Trading FX is not easy? NOT AT ALL.  The one that is not easy is trading successfully, because trading involves emotion. So, let discuss on How to take off this emotion, minimize the losses, and dare to gain without fear in all kind of trading especially Forex.

Emotion will always emerge before during or even after trading, that is why fear mostly arise within us and with very high chances to cause to a poor trade. It is not that we cannot afford losses; just most of us don’t like to. That is why we should counter such fear, and eliminate such weakness in us.

It seem to be a good test to know more about one selves trough trading, as one can clearly see their real strength and real weakness as compare to their normal life, because one can hide it from others and people may not know it, but in trading, one hardly lie to themselves as results tell everything.

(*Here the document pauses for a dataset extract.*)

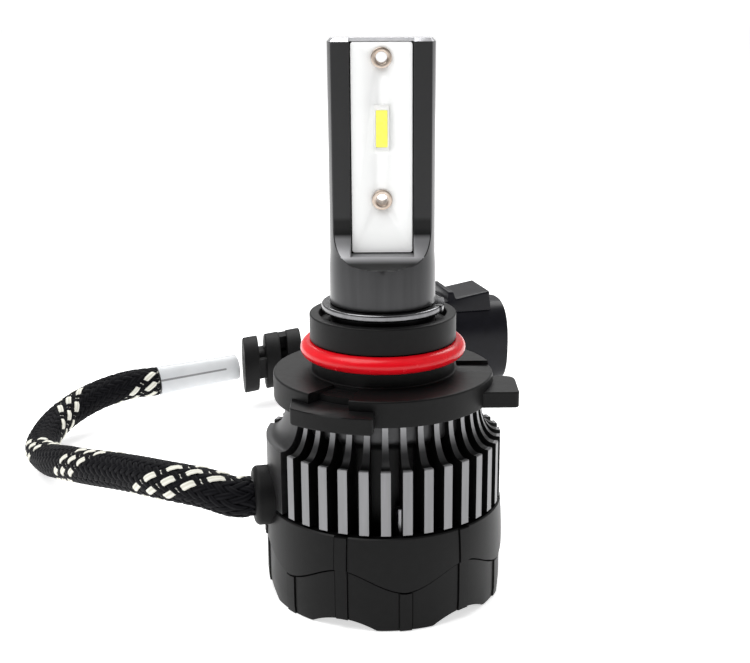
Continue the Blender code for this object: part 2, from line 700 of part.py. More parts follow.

Fear, which mostly lead someone to hold off a trade at certain situation before real profit or predetermined stop losses happen. So, do you think this act is good or bad? Hmm, the good part is you may said you avoid having a losing trade, but to others, it may be a miss out opportunity in a potential winning trade as according to their earlier plan. This is a very subjective questions and it depends on how everyone deals with it with their own ability. However we like more to talk about allowing minimum losses in order to gain a lot when chances appear. So remember these 2 things, your tolerance risk, and time frame in holding the trade. If you can deal with these efficiently, you may more often to offset the fear above. 

If you expect massive pips gained, normally it takes longer time frame, and vice versa if you expect a small one. So double confirm your reason whenever you start to place a trade, I mean once you know what chances is available to you, your tolerance risk and your money management.  Carefully use the leverage that is given, risk reward ratio should be 1:1 or 1:2 or more that sound reasonable.
Let keep it simple,  trade small if you cannot endure high volatility , allow some drawdown or cut loss point, e.g. (50pips) , that enabling you to have more rooms to hit your profit targets e.g.(50 /100/++ pips). This is important, because you won’t easily fall into the trap of making premature exit, as uncertainty move always happened during the trade. By this, you can take away your fear, which may cause you making any irrational and emotional decision.

Remember, trading involved risk, you must dare to gain as well as dare to lose, don’t act Pro like setting an objective to not allow at all a losing trade. Please don’t do this, such act is normally a short term behavior, trading should be a longer term activity. I don’t think Warren Buffett simple rules, ‘don’t lose your money’, applied to such short term behavior. However, one can maximize their winning trade and minimize their losing trade through more study, homework done,or proper technical analysis skill etc. Just protect your trading capital well and keep on moving with a reasonable tolerance risk to fight for potential gain.

Don’t simply go beyond your limits, as it will stress you out and you will most likely lose control and cause you to bust out your trading account very easily if you always let fear interrupt you and trade emotionally. Just be true to yourselves, minimize your weakness if there is any, and improve the games gradually, you will be definitely a successful trader in long run. Be Passion to what you do. Consistent in discipline trading execution, achieving  persistent great result.